The New Zealand Social Infrastructure Fund (NZSIF) established by Morrison & Co and Craigs Investment Partners to invest through the PIP Fund, is targeting an internal rate of return of 11% per annum before tax, but after all costs, investment management and administration fees and expenses. Proctor said the expected returns from the Hobsonville schools project were in line with that. See more on the NZSIF here.
What are the off-balance sheet, but nonetheless liable annual % IRR costs to the government, if the equity partners expect 11% after all costs are deducted? Surely term government stock rates at ~4.10% present a cheaper funding avenue.
We need to see comparisons of alternate strategies in the public arena now - with none of this mumbo jumbo.
Asked how much the school PPP would cost Foss told interest.co.nz, via a spokeswoman, that pricing details would be released over time with the Government currently bound by a confidentiality clause in the contract.
Very good question John.
We need to know what risk weighting Westpac can attribute to the loan crediting the consortium, for regulatory capital adequacy purposes. - is it 100% as per the usual commercial loan criteria or a special Reserve Bank approved zero rate because the government stands behind the payment stream?
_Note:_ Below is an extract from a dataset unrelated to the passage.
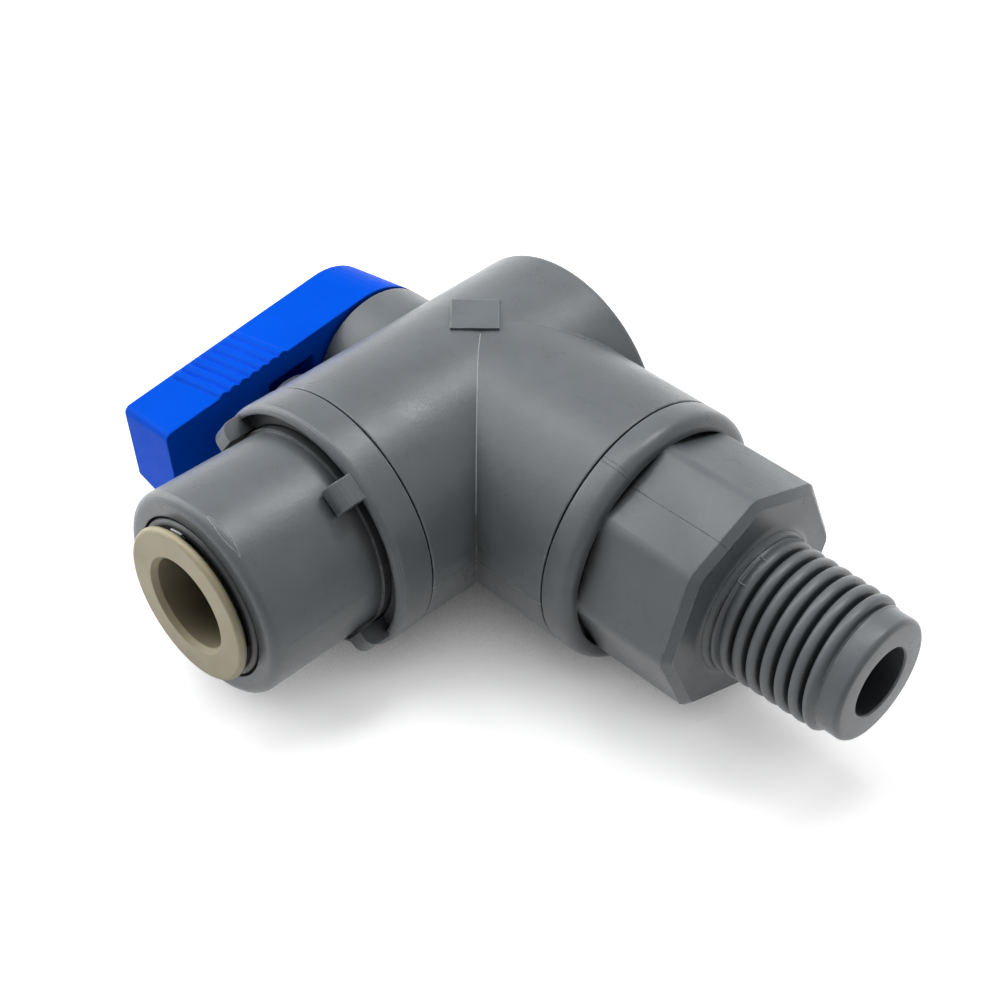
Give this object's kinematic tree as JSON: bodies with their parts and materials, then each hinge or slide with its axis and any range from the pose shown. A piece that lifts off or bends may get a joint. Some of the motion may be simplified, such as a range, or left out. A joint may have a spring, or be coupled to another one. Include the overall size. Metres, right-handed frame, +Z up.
{
  "type": "petcock valve",
  "caption": "Moulded angle petcock valve with a push-in tube port, a tapered male threaded spigot on an eight-sided nut and a blue side lever.",
  "frame": {"origin": "on the axis of the threaded spigot, at the middle of the first thread crest in front of the nut", "axes": "+X out along the threaded spigot, -Y out along the tube port, -X along the stem towards the lever, +Z up as the valve lies in the picture; metres"},
  "size_m": [0.0756, 0.0517, 0.0275],
  "materials": {
    "body_plastic": "moulded grey thermoplastic, satin",
    "lever_plastic": "moulded bright blue thermoplastic, satin",
    "collet_plastic": "moulded beige acetal",
    "dark_plastic": "moulded dark grey plastic",
    "seal_rubber": "black nitrile rubber",
    "ball_plastic": "polished off-white acetal",
    "seat_plastic": "white low-friction seat plastic",
    "stainless": "stainless steel"
  },
  "bodies": {
    "valve": {"valve_body": "body_plastic", "spanner_ring": "body_plastic", "tube_port_housing": "body_plastic", "housing_o_ring": "seal_rubber", "collet_retainer": "dark_plastic", "tube_o_ring": "seal_rubber", "o_ring_spacer": "dark_plastic", "spigot_adapter": "body_plastic", "adapter_o_ring": "seal_rubber", "front_seat": "seat_plastic", "front_seat_o_ring": "seal_rubber", "rear_seat": "seat_plastic", "rear_seat_o_ring": "seal_rubber", "stem_thrust_washer": "seat_plastic"},
    "handle": {"lever": "lever_plastic", "stem": "ball_plastic", "ball": "ball_plastic", "inner_stem_o_ring": "seal_rubber", "outer_stem_o_ring": "seal_rubber", "lever_screw": "stainless", "screw_washer": "stainless"},
    "collet_body": {"collet": "collet_plastic", "grip_teeth": "stainless"}
  },
  "joints": [
    {"name": "lever_turn", "type": "hinge", "parent": "valve", "child": "handle", "pos_m": [-0.0382, 0, 0], "axis": [-1, 0, 0], "range_deg": [0, 90]},
    {"name": "collet_release", "type": "slide", "parent": "valve", "child": "collet_body", "axis": [0, 1, 0], "range_m": [0, 0.0014]}
  ]
}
Public knowledge of this fact coupled with the loan rate will determine how badly 'we' the public are being rorted.
Equally, we need to know if the veil of secrecy is shrouding an explicit government guarantee to pay the consortium. Such a provision would further undermine the need for such high returns for the equity partners and the bank.
PPP offers very poor value for money. The UK experience has demonstrated this on numerous occasions. And the figures are often 'fiddled', both on the part of the bidder, or on the part of the government (to move debt off their balance sheet).
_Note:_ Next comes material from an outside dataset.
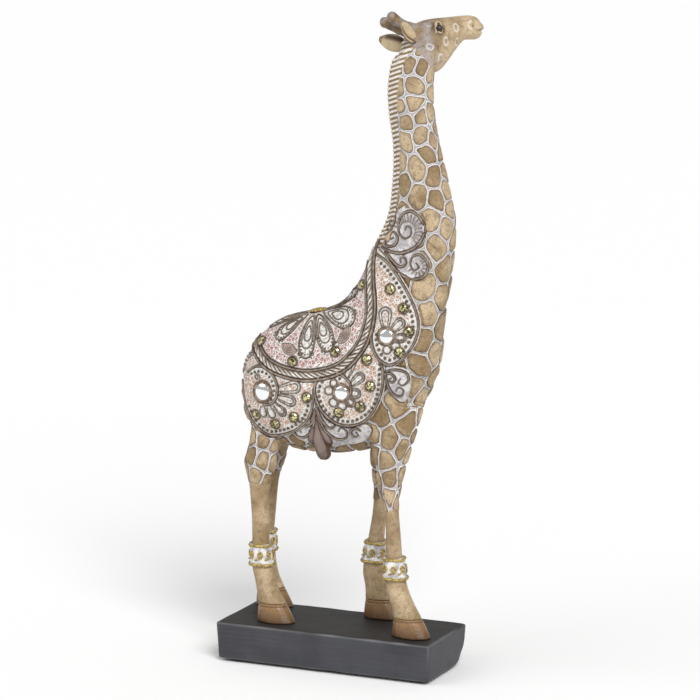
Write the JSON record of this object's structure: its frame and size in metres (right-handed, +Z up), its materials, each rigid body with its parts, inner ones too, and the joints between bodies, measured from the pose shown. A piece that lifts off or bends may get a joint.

Either privatise the schools, or leave them fully in public hands. Don't mix public and private - it will inevitably lead to acrimony, and the taxpayer being fleeced.
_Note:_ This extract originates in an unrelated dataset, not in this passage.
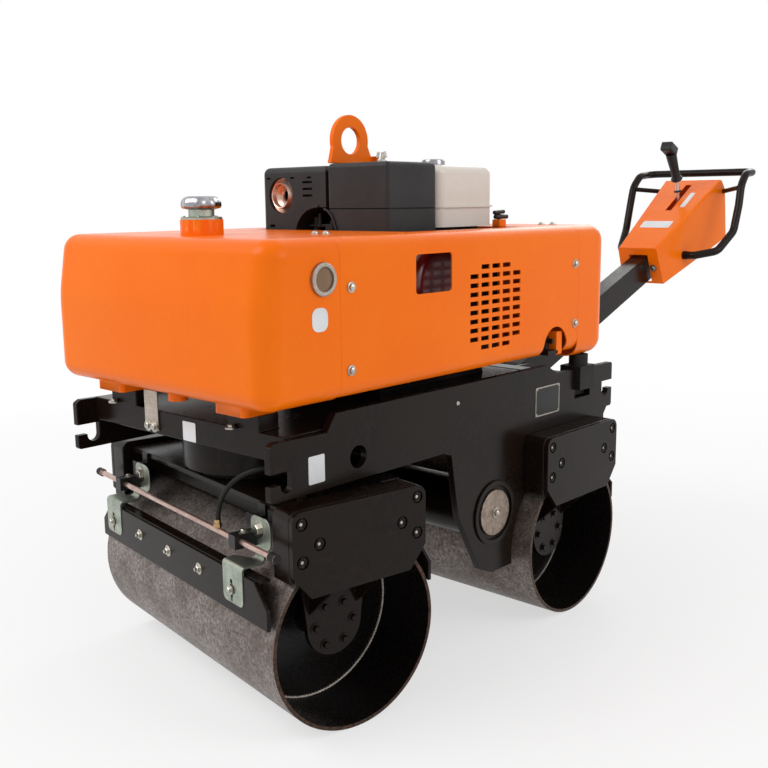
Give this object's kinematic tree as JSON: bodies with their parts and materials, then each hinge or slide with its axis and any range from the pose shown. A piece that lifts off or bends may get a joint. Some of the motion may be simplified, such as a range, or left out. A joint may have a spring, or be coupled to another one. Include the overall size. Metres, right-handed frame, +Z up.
{
  "type": "walk-behind vibratory roller",
  "caption": "Walk-behind double drum road roller with steered front drum, water tank, covered engine and fold-up tiller handle.",
  "frame": {"origin": "centre of the overall box, on the ground under the drums", "axes": "+X to the machine's left, +Y to its rear where the handle is, +Z up"},
  "size_m": [0.8416, 2.409, 1.221],
  "materials": {
    "orange_paint": "gloss orange paint",
    "black_paint": "semi-gloss black paint",
    "drum_steel": "bare rolled steel, worn and mottled",
    "zinc": "zinc plated",
    "bare_bar": "bare steel tube",
    "exhaust_steel": "pressed steel",
    "cap_chrome": "bright plated",
    "engine_black": "satin black",
    "engine_cast": "dark painted casting",
    "starter_red": "dark red paint",
    "tank_white": "off-white paint",
    "rubber_black": "black rubber",
    "gauge_clear": "clear plastic over a pale dial",
    "disc_steel": "turned steel disc",
    "grip_black": "black plastic grip"
  },
  "bodies": {
    "frame": {"side_plate_left": "black_paint", "side_plate_right": "black_paint", "front_beam": "black_paint", "turntable_post": "black_paint", "engine_bed": "black_paint", "rear_beam": "black_paint", "handle_bracket": "black_paint", "exciter_housing": "black_paint", "exciter_covers": "disc_steel", "rear_box_left": "black_paint", "rear_box_right": "black_paint", "rear_carrier_left": "black_paint", "rear_carrier_right": "black_paint", "rear_scrapers": "black_paint", "body_mounts": "rubber_black", "tie_strap": "zinc", "water_tank": "orange_paint", "filler_neck": "zinc", "filler_cap": "cap_chrome", "sight_gauge": "gauge_clear", "side_cover_left": "orange_paint", "side_cover_right": "orange_paint", "top_deck": "orange_paint", "tail_cover": "orange_paint", "engine_block": "engine_cast", "recoil_starter": "starter_red", "muffler_cover": "engine_black", "exhaust_outlet": "exhaust_steel", "air_cleaner": "engine_black", "fuel_tank": "tank_white", "fuel_cap": "cap_chrome", "lifting_eye": "orange_paint"},
    "yoke": {"yoke_beam": "black_paint", "yoke_box_left": "black_paint", "yoke_box_right": "black_paint", "front_carrier_left": "black_paint", "front_carrier_right": "black_paint", "spray_bar": "bare_bar", "spray_clamps": "zinc", "front_scraper": "black_paint", "inner_scraper": "black_paint", "scraper_brackets": "zinc", "water_hose": "rubber_black"},
    "front_drum": {"front_drum": "drum_steel"},
    "rear_drum": {"rear_drum": "drum_steel"},
    "handle": {"handle_tube": "black_paint", "console": "orange_paint", "handlebar": "engine_black", "cross_bar": "engine_black", "travel_lever": "grip_black"}
  },
  "joints": [
    {"name": "steer", "type": "hinge", "parent": "frame", "child": "yoke", "pos_m": [0.00236, -0.9435, 0.467], "axis": [0, 0, 1], "range_deg": [-5.6, 24.4]},
    {"name": "front_drum_roll", "type": "hinge", "parent": "yoke", "child": "front_drum", "pos_m": [0.00236, -0.9435, 0.1925], "axis": [0.9866, -0.1633, 0], "continuous": true},
    {"name": "rear_drum_roll", "type": "hinge", "parent": "frame", "child": "rear_drum", "pos_m": [0.00236, -0.2255, 0.1925], "axis": [1, 0, 0], "continuous": true},
    {"name": "handle_fold", "type": "hinge", "parent": "frame", "child": "handle", "pos_m": [0.00236, 0.0565, 0.526], "axis": [1, 0, 0], "range_deg": [0, 65]}
  ]
}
In Scotland, where this arrangement is more widespread, the impact on education is directly noticed. The schools are built using low grade materials, such as hollow core doors, so that when students don't manage themselves properly, the materials fail and the school is billed for repair. The arrangement of areas is entirely at the discretion of the owner. If they don't like the way the school is using the property, they might close off access ways that prevent normal wear and tear. The use of pin boards and adhession products on walls can cause normal wear. But that may not be agreed to the owner of the building. The way users approach school buildings is put in the hands of staff as yet another controlling feature of the system that needs your compliance. Except in this case, it is contractual and impacts directly on the bottom line of the school. In my view this is a step too far for education to absorb.